## PROVIDED MATERIAL
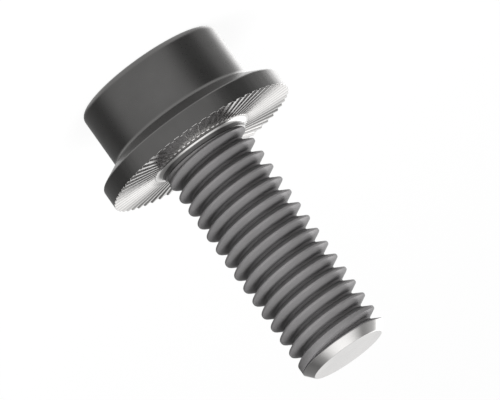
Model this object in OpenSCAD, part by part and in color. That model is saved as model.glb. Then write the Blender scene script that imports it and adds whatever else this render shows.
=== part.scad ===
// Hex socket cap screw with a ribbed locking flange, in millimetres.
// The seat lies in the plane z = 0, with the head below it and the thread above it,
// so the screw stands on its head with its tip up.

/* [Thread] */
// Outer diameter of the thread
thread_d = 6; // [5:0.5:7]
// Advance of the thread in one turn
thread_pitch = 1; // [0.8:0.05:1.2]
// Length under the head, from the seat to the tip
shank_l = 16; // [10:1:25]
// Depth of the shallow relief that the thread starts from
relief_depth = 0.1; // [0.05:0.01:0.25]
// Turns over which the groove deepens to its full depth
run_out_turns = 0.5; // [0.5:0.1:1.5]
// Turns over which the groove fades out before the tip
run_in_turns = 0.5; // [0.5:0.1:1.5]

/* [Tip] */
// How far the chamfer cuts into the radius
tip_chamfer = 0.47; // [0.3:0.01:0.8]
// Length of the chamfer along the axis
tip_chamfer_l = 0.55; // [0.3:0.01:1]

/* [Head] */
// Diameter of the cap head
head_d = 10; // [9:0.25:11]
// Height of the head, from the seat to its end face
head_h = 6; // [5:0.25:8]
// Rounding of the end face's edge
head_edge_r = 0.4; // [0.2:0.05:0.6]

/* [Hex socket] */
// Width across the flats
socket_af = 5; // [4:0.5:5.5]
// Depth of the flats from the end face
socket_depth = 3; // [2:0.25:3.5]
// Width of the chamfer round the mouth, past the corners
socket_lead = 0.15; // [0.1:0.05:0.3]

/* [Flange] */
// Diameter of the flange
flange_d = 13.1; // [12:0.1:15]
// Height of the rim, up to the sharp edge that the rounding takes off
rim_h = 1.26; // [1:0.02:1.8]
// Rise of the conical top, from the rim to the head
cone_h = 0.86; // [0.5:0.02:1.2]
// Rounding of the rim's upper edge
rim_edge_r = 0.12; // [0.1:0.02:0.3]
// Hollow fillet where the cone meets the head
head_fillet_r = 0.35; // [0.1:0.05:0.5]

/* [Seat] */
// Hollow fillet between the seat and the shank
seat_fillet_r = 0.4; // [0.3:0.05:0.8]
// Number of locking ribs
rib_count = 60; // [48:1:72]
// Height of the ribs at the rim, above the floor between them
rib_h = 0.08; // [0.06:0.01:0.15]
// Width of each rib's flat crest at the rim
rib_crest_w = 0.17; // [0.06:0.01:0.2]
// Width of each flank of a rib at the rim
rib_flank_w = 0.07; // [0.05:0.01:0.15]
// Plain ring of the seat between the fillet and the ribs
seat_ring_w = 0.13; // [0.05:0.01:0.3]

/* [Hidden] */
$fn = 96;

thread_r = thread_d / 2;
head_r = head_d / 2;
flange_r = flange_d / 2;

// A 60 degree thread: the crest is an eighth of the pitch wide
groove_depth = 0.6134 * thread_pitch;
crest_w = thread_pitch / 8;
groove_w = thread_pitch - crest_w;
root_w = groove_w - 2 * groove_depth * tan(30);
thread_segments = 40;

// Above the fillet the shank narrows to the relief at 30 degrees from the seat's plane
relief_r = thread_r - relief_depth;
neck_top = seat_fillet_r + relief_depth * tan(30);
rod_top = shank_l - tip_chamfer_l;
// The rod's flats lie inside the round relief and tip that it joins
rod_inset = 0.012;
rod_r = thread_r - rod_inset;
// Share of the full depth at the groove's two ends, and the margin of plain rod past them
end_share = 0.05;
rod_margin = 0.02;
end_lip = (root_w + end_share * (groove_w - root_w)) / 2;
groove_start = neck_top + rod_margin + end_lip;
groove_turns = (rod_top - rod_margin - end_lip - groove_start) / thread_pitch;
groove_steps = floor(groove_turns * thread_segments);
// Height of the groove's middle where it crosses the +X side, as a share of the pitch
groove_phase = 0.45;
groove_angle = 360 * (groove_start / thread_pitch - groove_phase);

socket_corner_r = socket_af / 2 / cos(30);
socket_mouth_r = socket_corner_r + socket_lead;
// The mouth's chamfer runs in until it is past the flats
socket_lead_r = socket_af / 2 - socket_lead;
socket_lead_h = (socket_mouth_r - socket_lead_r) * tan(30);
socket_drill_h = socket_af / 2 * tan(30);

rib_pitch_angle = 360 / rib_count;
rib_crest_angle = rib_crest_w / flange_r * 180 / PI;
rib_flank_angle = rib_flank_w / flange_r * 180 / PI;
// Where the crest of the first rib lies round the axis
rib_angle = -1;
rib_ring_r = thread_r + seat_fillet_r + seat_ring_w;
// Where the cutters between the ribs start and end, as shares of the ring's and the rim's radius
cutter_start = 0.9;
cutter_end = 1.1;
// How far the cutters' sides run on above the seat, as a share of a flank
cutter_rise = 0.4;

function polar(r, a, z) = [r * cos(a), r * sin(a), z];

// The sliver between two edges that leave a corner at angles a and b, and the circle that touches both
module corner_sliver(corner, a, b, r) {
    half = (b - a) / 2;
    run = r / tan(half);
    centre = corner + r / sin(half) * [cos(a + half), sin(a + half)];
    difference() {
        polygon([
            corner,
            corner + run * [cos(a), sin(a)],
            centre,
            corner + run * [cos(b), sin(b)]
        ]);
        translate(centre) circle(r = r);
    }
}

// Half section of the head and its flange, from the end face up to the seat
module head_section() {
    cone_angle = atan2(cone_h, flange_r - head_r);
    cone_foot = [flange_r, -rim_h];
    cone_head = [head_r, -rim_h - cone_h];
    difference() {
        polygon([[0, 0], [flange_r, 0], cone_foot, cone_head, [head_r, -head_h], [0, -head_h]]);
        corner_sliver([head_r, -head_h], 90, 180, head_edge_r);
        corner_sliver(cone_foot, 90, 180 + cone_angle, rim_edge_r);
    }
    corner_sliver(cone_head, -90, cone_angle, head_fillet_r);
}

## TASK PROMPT
Scan the material above. Extract every line in which the word "part" occurs.

## SOLUTION FOR THIS PROBLEM
Model this object in OpenSCAD, part by part and in color. That model is saved as model.glb. Then write the Blender scene script that imports it and adds whatever else this render shows.
=== part.scad ===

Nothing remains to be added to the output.